While there’s a clear need for more public-private partnerships to drive creative solutions to the nation’s affordability challenges, housing finance reform efforts’ primary focus should remain on ensuring liquidity in the multifamily market. Multifamily housing remains inherently affordable housing. Fannie and Freddie report that approximately 85 percent of their multifamily loans serve households earning 100 percent of area median income or less.

Providing financing options that support the long-term ownership and operation of multifamily properties while developing loan products that meet underserved markets is the most effective way a housing finance system can meet our nation’s housing affordability challenges.

The stakes are high

Communities are more dynamic and stronger economically when there is a healthy mix of both for-sale and rental housing options across a variety of price points. While homeownership remains a financial goal for many Americans, demand for rental housing, including apartments, is growing significantly.
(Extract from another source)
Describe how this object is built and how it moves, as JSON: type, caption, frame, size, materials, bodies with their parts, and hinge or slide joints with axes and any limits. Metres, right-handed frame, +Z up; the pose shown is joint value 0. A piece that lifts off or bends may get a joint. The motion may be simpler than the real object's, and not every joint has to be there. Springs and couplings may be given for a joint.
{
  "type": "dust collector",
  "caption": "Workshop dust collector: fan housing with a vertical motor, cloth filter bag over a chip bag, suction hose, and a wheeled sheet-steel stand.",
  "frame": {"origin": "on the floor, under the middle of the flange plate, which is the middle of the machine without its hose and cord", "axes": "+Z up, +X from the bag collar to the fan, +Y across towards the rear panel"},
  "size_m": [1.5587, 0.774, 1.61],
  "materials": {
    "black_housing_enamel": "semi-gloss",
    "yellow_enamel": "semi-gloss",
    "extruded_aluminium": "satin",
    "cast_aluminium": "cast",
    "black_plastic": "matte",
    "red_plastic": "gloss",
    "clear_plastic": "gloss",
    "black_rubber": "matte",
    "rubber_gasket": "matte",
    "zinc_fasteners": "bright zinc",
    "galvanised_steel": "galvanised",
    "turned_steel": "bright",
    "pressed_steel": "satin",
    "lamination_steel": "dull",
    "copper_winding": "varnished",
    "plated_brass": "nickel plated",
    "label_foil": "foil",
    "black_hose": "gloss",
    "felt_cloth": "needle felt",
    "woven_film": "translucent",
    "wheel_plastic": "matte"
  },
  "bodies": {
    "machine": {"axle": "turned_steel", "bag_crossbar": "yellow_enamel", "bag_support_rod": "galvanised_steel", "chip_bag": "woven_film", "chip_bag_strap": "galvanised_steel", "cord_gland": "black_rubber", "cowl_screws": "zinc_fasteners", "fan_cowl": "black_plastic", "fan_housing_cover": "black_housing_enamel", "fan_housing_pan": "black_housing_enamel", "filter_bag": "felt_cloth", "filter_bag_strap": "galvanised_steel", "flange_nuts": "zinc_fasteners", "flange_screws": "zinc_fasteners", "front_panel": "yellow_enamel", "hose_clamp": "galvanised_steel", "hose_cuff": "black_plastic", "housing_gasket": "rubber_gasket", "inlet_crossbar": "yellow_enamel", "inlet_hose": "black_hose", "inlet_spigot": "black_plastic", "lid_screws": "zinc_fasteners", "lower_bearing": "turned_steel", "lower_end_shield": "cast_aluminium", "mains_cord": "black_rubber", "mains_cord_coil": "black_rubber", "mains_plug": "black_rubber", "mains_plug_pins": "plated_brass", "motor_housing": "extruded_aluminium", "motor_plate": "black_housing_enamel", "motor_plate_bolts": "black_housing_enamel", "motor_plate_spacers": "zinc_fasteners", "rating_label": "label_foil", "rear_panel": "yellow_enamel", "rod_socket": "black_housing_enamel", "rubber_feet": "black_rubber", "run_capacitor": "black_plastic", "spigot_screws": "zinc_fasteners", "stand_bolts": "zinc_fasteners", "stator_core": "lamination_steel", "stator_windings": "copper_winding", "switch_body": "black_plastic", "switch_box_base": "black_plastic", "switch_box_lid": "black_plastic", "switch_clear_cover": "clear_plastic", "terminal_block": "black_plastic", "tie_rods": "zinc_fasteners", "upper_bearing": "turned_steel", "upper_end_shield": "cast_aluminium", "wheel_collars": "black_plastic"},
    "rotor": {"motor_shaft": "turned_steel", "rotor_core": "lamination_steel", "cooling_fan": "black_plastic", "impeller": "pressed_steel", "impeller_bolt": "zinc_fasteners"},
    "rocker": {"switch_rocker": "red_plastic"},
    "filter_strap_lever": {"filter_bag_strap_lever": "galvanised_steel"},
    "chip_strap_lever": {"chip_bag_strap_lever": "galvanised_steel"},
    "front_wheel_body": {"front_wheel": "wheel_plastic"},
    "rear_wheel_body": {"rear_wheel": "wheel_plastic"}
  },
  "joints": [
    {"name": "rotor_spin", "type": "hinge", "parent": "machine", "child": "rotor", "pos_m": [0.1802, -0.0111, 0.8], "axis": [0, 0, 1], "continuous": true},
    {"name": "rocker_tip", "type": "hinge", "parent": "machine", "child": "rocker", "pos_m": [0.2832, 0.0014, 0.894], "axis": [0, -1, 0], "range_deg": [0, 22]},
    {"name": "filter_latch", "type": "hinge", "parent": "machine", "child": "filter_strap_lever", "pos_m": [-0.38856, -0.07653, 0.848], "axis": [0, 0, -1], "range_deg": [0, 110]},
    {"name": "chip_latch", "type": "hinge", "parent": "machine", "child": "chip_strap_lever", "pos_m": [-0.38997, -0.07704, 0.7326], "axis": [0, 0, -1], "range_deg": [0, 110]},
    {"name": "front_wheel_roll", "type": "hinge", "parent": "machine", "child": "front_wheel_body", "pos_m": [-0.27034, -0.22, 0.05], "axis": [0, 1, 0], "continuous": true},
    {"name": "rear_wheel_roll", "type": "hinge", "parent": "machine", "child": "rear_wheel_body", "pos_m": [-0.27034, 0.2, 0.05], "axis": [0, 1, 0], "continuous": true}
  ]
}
To provide additional rental housing that fulfills various family, lifestyle, and economic needs, it’s crucial that a reformed housing finance system provides reliable long-term financing for multifamily properties, filling in gaps in private capital lending and maintaining liquidity during economic fluctuations.
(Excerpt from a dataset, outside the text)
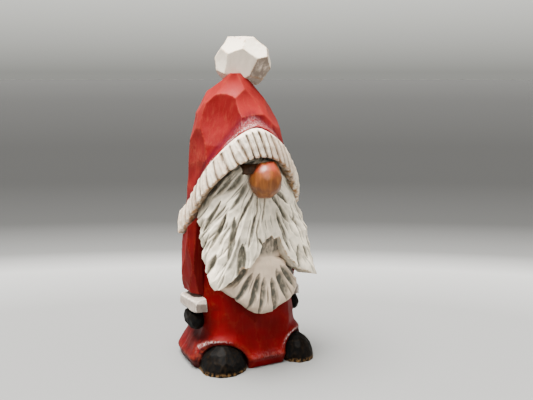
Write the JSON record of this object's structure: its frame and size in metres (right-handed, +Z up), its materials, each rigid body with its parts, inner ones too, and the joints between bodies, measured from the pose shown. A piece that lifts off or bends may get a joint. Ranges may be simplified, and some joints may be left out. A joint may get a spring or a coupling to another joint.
{
  "type": "tomte gnome figurine",
  "caption": "Carved wooden tomte gnome in a tall hat pulled down to its round nose, with a two-tier beard, long coat, mittens and boots, standing on a flat base.",
  "frame": {"origin": "middle of the footprint, on the surface that the figure stands on", "axes": "+Z up, the gnome faces -Y, +X is its own left-hand side"},
  "size_m": [0.0528, 0.0512, 0.134],
  "materials": {
    "coat_paint": "deep red acrylic over linden wood, satin to gloss",
    "hat_paint": "thinned red acrylic over knife-cut linden wood, satin",
    "trim_paint": "off-white acrylic, grey wash in the cuts, satin",
    "beard_paint": "off-white acrylic, dark grey wash in the gouge cuts, satin",
    "nose_stain": "orange-brown stain with a reddish blush, glossy",
    "black_paint": "black acrylic rubbed off at the edges, satin",
    "bare_wood": "bare linden wood"
  },
  "bodies": {
    "root": {"coat": "coat_paint", "sleeve_right": "coat_paint", "sleeve_left": "coat_paint", "hat": "hat_paint", "hat_brim": "trim_paint", "pompom": "trim_paint", "cuff_right": "trim_paint", "cuff_left": "trim_paint", "moustache": "beard_paint", "beard": "beard_paint", "nose": "nose_stain", "mitten_right": "black_paint", "mitten_left": "black_paint", "boot_right": "black_paint", "boot_left": "black_paint", "head": "bare_wood", "nose_dowel": "bare_wood", "pompom_dowel": "bare_wood"}
  },
  "joints": []
}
Many of the conservative operating principles governing Fannie and Freddie’s multifamily businesses offer a solid framework for housing finance reform efforts, especially because they promote risk sharing that puts private capital before the taxpayer.

While challenges exist for development, preservation, and affordability, ensuring constant mortgage market liquidity is the foundation for future solutions. A housing finance system in flux jeopardizes the ability of a growing population of people—including young professionals just starting out, empty nesters looking to downsize, workers wanting to live near their jobs, married couples without children, and families building better lives—to live in homes that are right for them, within their budgets, and without the burden of the debt that comes with a mortgage.